Medicaid beneficiaries typically must have their eligibility reviewed every year to renew their coverage. But in March 2020, after the pandemic hit, the federal government froze eligibility checks as part of the public health emergency. That prevented people from losing coverage.

Since last spring, when Congress ended the emergency, states began to once again review beneficiaries’ eligibility — and terminated coverage for millions. This “unwinding” is scheduled to continue through May, though some states have already completed their process.

Utah has dropped roughly 150,000 of about 500,000 Medicaid beneficiaries since April.

Utah officials confirmed this week that the state’s Medicaid unwinding is under audit by the Department of Health and Human Services’ Office of Inspector General, which can levy fines and other penalties on states that it finds broke the law.

Strohecker said she believes Utah is one of a handful of states facing such an examination. The state is also facing an audit by the HHS Office of Civil Rights, possibly due to the high proportion of Black, Hispanic, and Pacific Islander beneficiaries who lost coverage. That agency is also able to issue fines.

Lindsey Browning, a policy analyst for the National Association of Medicaid Directors, said she is aware of about a dozen states facing these audits, which she said are routine when there are big changes in Medicaid policy.

Both HHS agencies refused to confirm or comment on the audits.

UnidosUS, the nation’s largest Hispanic civil rights and advocacy group, has called on states to more aggressively protect eligible people from losing Medicaid coverage.

“People of all races and ethnicities are losing their health care, but Latinos and members of other historically marginalized communities are suffering disproportionate harm, as are children,” said Stan Dorn, health policy director of UnidosUS.

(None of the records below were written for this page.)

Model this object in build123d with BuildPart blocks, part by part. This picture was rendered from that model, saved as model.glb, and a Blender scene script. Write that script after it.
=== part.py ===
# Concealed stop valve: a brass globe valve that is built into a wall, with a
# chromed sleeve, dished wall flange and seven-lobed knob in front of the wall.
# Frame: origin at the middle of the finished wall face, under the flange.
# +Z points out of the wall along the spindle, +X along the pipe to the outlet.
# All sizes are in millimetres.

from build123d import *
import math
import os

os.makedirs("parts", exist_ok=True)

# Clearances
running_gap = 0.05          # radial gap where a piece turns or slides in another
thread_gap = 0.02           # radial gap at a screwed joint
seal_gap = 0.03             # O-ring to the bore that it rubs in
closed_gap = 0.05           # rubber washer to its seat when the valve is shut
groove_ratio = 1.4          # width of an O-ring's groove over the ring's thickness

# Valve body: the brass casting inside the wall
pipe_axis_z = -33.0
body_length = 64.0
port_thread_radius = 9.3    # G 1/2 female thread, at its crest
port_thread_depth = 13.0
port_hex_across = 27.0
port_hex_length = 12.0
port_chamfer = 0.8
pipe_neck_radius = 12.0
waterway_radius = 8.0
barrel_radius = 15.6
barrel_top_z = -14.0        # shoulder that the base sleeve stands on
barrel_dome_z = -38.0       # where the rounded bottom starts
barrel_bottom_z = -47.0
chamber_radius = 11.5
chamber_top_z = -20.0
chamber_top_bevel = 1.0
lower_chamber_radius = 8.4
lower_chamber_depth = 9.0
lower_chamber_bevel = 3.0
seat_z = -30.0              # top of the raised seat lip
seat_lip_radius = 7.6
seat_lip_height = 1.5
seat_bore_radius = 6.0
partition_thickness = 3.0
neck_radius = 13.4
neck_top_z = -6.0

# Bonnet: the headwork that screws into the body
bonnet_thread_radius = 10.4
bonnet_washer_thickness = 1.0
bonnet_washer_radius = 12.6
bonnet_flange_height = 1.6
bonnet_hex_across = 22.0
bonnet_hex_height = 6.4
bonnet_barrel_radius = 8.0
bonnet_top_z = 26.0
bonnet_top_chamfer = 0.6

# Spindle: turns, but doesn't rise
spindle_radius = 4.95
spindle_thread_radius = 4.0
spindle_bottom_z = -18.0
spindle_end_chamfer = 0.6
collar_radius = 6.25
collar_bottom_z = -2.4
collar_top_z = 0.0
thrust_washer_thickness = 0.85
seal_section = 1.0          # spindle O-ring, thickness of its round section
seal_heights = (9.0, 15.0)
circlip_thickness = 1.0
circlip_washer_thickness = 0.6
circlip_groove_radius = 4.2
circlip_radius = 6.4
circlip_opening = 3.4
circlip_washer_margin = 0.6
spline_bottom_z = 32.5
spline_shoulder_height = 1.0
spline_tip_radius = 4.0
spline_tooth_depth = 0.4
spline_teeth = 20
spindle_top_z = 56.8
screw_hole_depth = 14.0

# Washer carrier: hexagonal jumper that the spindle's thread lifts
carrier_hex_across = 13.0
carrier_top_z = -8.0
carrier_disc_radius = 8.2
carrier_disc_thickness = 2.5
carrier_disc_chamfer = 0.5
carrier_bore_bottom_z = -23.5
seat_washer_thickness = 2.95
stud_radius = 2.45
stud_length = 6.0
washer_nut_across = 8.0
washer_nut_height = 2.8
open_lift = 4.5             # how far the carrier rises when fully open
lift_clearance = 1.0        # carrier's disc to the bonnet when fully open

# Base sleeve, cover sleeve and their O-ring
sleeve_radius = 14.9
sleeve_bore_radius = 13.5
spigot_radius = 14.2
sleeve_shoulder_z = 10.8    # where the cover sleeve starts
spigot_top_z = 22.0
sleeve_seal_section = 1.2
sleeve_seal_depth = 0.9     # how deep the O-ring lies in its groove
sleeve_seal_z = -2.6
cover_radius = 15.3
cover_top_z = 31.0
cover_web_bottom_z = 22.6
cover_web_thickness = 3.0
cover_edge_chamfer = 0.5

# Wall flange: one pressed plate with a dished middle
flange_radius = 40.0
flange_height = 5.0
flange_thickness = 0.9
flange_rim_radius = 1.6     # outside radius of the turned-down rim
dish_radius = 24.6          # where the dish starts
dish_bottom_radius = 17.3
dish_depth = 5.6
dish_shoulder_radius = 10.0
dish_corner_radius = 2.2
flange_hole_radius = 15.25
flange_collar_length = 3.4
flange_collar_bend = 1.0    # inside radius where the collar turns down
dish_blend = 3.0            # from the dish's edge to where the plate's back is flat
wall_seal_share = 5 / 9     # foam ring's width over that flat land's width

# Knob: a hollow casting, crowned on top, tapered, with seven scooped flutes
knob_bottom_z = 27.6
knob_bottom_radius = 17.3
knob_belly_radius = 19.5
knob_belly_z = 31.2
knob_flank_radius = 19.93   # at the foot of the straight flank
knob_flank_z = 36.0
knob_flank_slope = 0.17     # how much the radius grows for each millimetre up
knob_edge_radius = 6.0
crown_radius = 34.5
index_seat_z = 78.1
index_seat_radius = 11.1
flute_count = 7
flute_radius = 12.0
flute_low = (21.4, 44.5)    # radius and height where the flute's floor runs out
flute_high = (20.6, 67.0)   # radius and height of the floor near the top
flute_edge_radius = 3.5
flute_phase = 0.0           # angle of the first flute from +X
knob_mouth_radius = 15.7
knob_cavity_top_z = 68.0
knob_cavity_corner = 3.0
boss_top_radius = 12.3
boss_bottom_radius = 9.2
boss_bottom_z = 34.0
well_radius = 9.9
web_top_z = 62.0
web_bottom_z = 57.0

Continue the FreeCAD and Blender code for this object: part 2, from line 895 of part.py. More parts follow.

Stephanie Burdick, a Medicaid enrollee and consumer advocate on Utah’s Medicaid advisory board, said the survey points to serious shortcomings in the state’s unwinding.

“It’s a huge communication failure,” she said when asked why more than half of those dropped made no effort to renew their coverage. Many Medicaid enrollees, she said, didn’t know they had to reapply.

“A lot of people thought it was like the federal stimulus checks and was just a one-time benefit,” she said.

Utah fully expanded Medicaid in 2020 under the Affordable Care Act, raising eligibility to cover more working people with low incomes. As a result, tens of thousands of people who enrolled during the pandemic had never been through the process of renewing their coverage.

The Utah survey found that former Medicaid recipients rated the state’s program as 7 on a scale of 1 to 10. And nearly 80% said they would reenroll in the program if they could.